— И что касается боли, здесь, да, ваша способность переносить и терпеть ее ни с чем не сравнима.
— А для некоторых еще и захватывающая. В этом плане мужчины похожи на любознательных мальчишек. Стоит им зацепиться за какую-нибудь идею фикс, вроде Оргасмис Виртх, и их уже ни чем не остановишь. Будут копаться, искать информацию, потом начинают ставить реальные эксперименты. И когда к своей мании исследования они подключают еще и женщину, их действительно нереально заносит. При чем они частенько забывают о том факте, что женщина — это не механический агрегат по извлечению нужного продукта при нажатии на ту или иную кнопочку. И что для достижения желанного эффекта требуется куда больше, чем нездоровое любопытство одного человека.
— Мы знаем, дорогая. Вы нуждаетесь в завышенном внимании и заботе, как и любое очень нежное теплично-комнатное растение, и даже намного больше. — в этот раз ладонь Алекса сжала пальцы супруги более крепким захватом, словно пытаясь через данный жест забрать у Дэниз часть выходящих из-под ее контроля эмоций.
Если он и в самом деле наложил на нее епитимию в качестве недельного воздержания — не прикасаться к своему супругу по личной инициативе все эти дни, то этот запрет явно и никоим образом не распространялся на самого Рейнольдза. И как видно, подобными изощренными фишками любили пользоваться многие тематики, только тебе легче от этого не становилось, если не наоборот. Ты прекрасно видела и куда сильнее ощущала разницу — слишком несопоставимую и не вписывающуюся в твои личные переживания. Твоя боль была настоящей, режущей и оставляющей реальные, едва не физические ноющие шрамы. Ведь ты знала, что Он уже никогда в жизни не совершит подобного по собственной инициативе — не даст тебе не единой ложной надежды на что-то большее, и уж конечно не станет играть с этим на публике.
Хотя, казалось бы, что тут такого, накрыть твою холодную ладошку пальцами, чьи силы и тепло способны влить в твою плоть и кости живительной эйфорией спасительного эликсира, пусть черного, пусть с примесью токсичных ядов, но именно она и позволяла тебе все это время держаться на плаву и поверхности — парить, а не падать… (или верить, что парить…)

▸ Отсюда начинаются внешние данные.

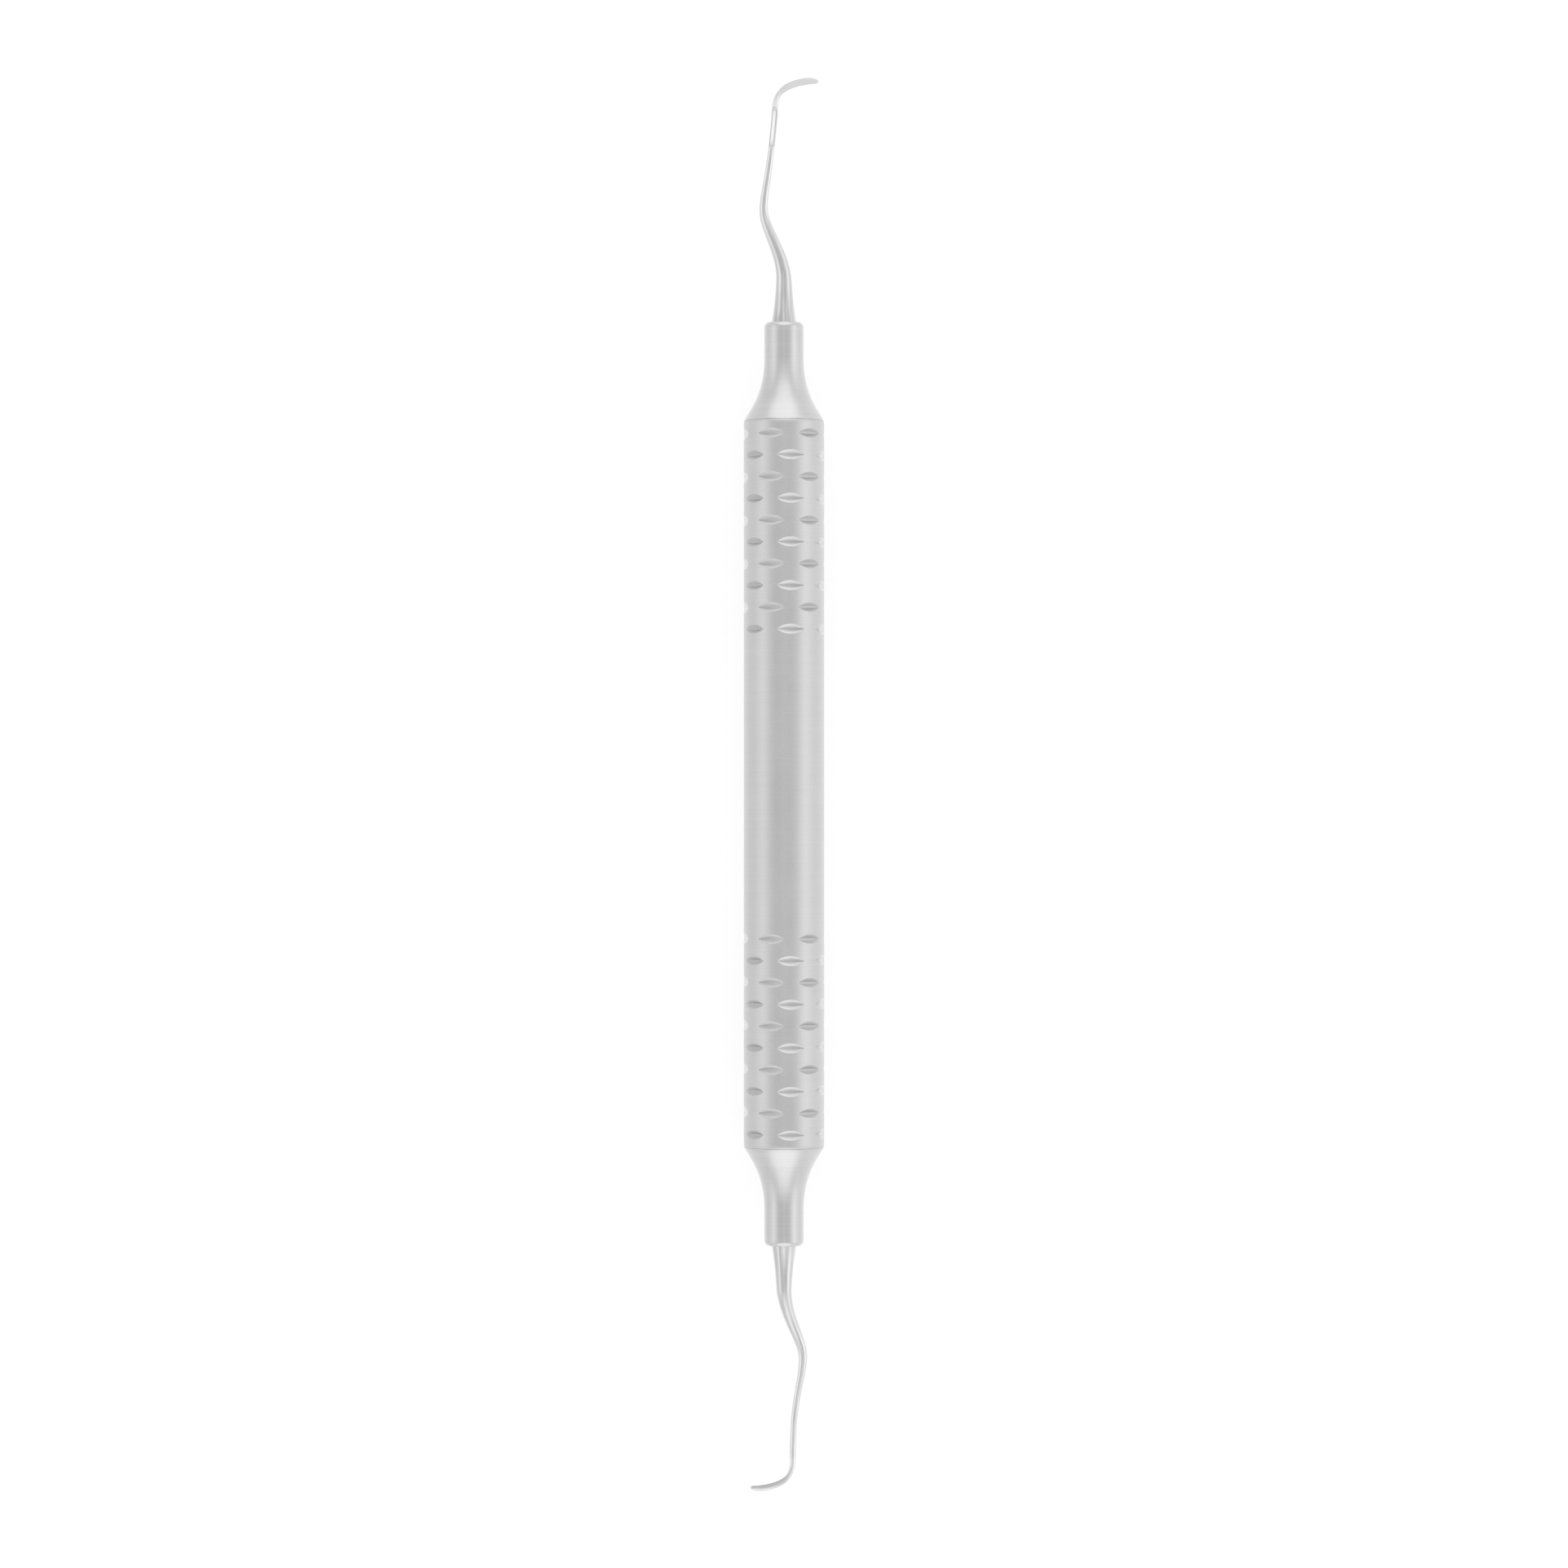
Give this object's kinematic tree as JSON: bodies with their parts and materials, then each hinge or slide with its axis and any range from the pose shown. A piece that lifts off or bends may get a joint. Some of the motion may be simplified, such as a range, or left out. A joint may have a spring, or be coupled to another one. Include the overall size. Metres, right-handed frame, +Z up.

Да, мог и знал, что может. Но не делал. И в этом была вся разница. Его наказания не были игрой — они настоящие, болезненные, бьющие точно в цель на поражение. И ты не испытывала того захватывающего экстаза-предвкушения в ожидании свершения уже вынесенного тебе приговора с тем ажиотажем и нетерпением, с коими возможно сейчас боролась в себе Дэниз Эпплгейт. Для нее это было возбуждающей игрой и азартом, для тебя — возбуждающим страхом и удушающей болью. И она никогда тебя не поймет… никогда… Вы слишком и совершенно разные. И именно последнее заставляет тебя удерживать дистанцию между этими людьми — самыми близкими друзьями Дэниэла Мэндэлла-младшего, такими же одержимыми тематическим голодом искушенными безумцами, как и он. Они всегда будут тебе чужими и чуждыми, чтобы при этом не говорили и не делали.